**Dataset:**
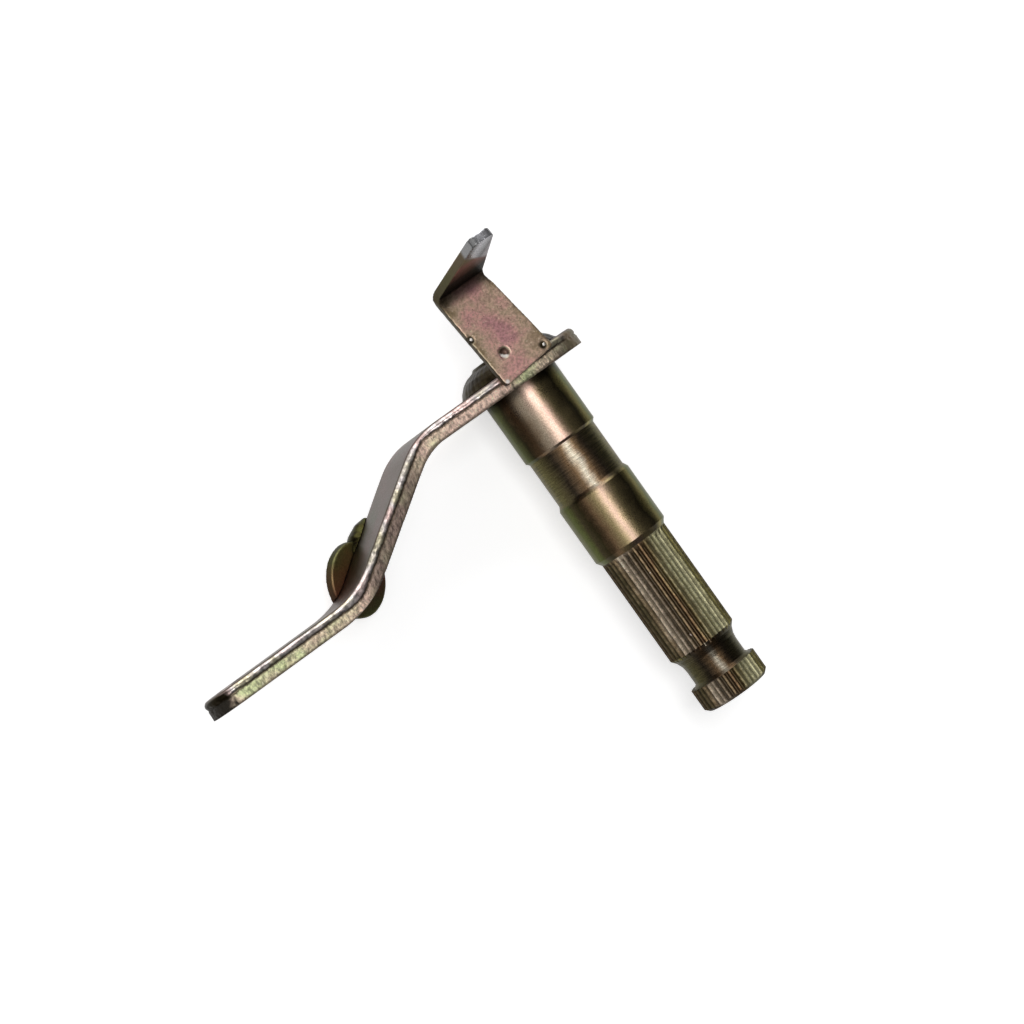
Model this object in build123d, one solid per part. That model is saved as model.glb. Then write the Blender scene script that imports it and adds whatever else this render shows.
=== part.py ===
# Rear brake pedal spindle with its welded, cranked brake lever, in millimetres.
#
# +Y runs along the spindle towards its serrated end, +X from the spindle towards the lever's tip, and
# +Z towards the side that carries the switch tab. The origin is on the spindle's axis, in the
# lever's inner face, where the spindle's shoulder seats.

from build123d import *
from math import acos, atan, cos, degrees, pi, radians, sin, tan
import os

os.makedirs("parts", exist_ok=True)

# Spindle
JOURNAL_D = 17.0
JOURNAL_1_LENGTH = 14.4
RELIEF_D = 15.8
RELIEF_LENGTH = 10.4
RELIEF_RISE = 1.1
JOURNAL_2_LENGTH = 13.8
JOURNAL_CHAMFER = 1.1
SERRATION_D = 15.4
SERRATION_DEPTH = 0.55
SERRATION_COUNT = 36
SERRATION_LENGTH = 24.2
SERRATION_RUN_OUT = 1.4
CREST_SHARE = 0.24
ROOT_SHARE = 0.16
NECK_D = 12.3
GROOVE_ARC_R = 5.0
GROOVE_LENGTH = 7.4
GROOVE_CORNER = 0.7
END_RING_LENGTH = 5.4
END_CHAMFER = 0.8
SPIGOT_D = 13.5
SPIGOT_PROUD = 4.2
SPIGOT_CHAMFER = 0.5
CENTRE_DRILL_D = 3.2
CENTRE_DRILL_ANGLE = 60.0
FIT_CLEARANCE = 0.05

# Lever
PLATE = 4.0
EYE_R = 15.3
NECK_X = 29.0
NECK_W = 16.5
WAIST_R = 40.0
TIP_X = 88.0
TIP_W = 12.8
ROD_HOLE_D = 6.4
CRANK_X = 29.0
CRANK_ANGLE = 32.5
CRANK_OFFSET = 18.6
CRANK_1_R = 14.0
CRANK_2_R = 20.0
DIE_ROLL = 0.7

# Weld round the spigot
WELD_LEG = 5.1
WELD_TOP_DROP = 0.3
WELD_CROWN = 0.75

# Switch tab and the weld behind it
TAB_SHEET = 1.9
TAB_YAW = 7.0
TAB_FOOT_X = 1.9
TAB_LAP = 2.0
TAB_FACE = 21.6
TAB_FOOT_W = 13.0
TAB_BEND_W = 11.7
TAB_LEAN = 2.7
TAB_SKEW = 1.4
TAB_CORNER_R = 0.9
TAB_BEND_R = 1.6
FLANGE_HEIGHT = 19.8
FLANGE_LEAN = 12.5
FLANGE_TIP_W = 5.2
FLANGE_CORNER_R = 1.6
DIMPLE_D = 2.6
DIMPLE_FLOOR_D = 0.9
DIMPLE_DEPTH = 0.6
DIMPLE_X = 4.8
DIMPLE_Y = -7.2
TAB_WELD_LEG = 2.6
TAB_WELD_LENGTH = 10.0

# Stop boss and its weld, placed along the lever's sloped run
BOSS_D = 15.6
BOSS_THICKNESS = 1.9
BOSS_CHAMFER = 0.3
BOSS_ALONG = 26.0
BOSS_ACROSS = 1.15
BOSS_LEAN = 26.8
BOSS_TILT = 7.1
BOSS_SEAT = 0.2
BEAD_ALONG = 18.6
BEAD_ACROSS = -1.1
BEAD_SEAT = 0.6
BEAD_LENGTH = 11.4
BEAD_WIDTH = 5.8

# Smoothness of the weld beads and of the groove's arc, as a number of flats
WELD_FLATS = 4
BEAD_FLATS = 6
GROOVE_FLATS = 3

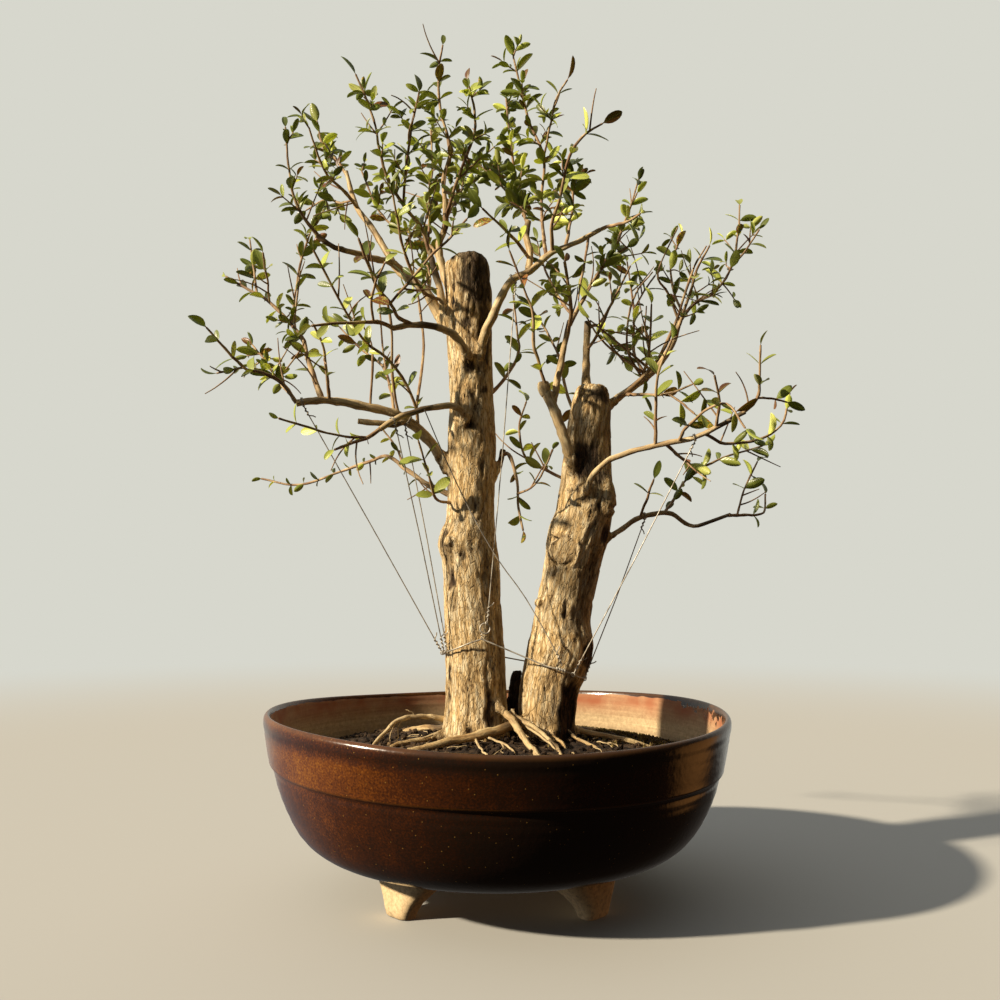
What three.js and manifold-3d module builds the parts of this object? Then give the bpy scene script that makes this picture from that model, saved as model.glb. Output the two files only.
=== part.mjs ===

**Directions:**
Only the lines from the one holding "What three.js and" through the end of the listing should be given again, exactly and with both ends included.

**Answer to the exercise:**
What three.js and manifold-3d module builds the parts of this object? Then give the bpy scene script that makes this picture from that model, saved as model.glb. Output the two files only.
=== part.mjs ===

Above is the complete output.